For people who eschew red meat yet eat poultry (you might hear them claim they “do it for the protein”), duck is a gateway drug, an opulent bridge between feathered and hooved things. It is the color of liver, encased in a scuba suit of fat, and drawn to fruit, spice, and smoke like a magnet to the fridge. And yet it remains a bird. In Lukshon chef-owner Sang Yoon's version of the popiah, a fresh spring roll popular in Singapore, Malaysia, Taiwan, and parts of China, duck, in an appropriately elegant twist, replaces the humble turnip, traditionally a go-to filling.

At Lukshon, the duck is shredded like Carolina pulled pork, a dense, sweet mass of flavor tucked into a fresh pliable cylinder with pickled jicama and a hoisin chile sauce. The popiah is sliced and propped up into a sort of nest, a crown of cilantro stems lending a grassy counterpoint.
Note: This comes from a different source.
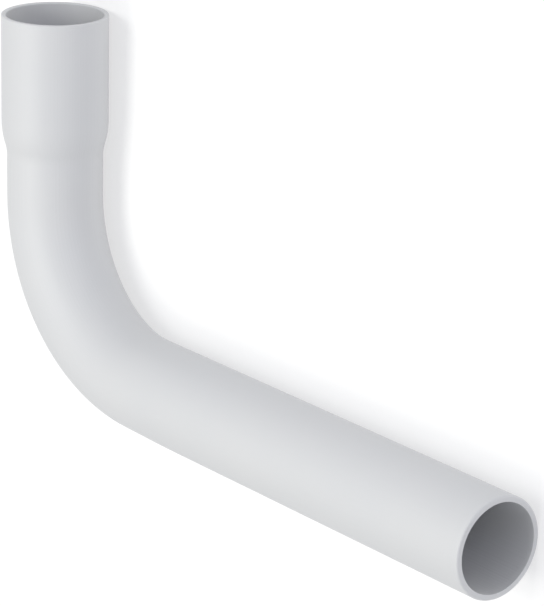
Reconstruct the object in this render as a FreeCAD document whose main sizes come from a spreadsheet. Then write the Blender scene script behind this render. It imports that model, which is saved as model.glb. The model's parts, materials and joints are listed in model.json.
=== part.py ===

The popiah is not always a slick small plate or a street cart snack — often a presumed source of inspiration. In the places where it's popular, lively all-day house parties frequently congregate around popiah preparation. The stuffing of delicate skins with bean curd, bits of shrimp and/or pork, and thin slivers of jicama, cabbage, and, yes, turnip evolves into both family ritual and screwball comedy, as overstuffed wrappers invariably burst, spilling forth edible confetti. This won't happen at Lukshon — unless you bite too hard.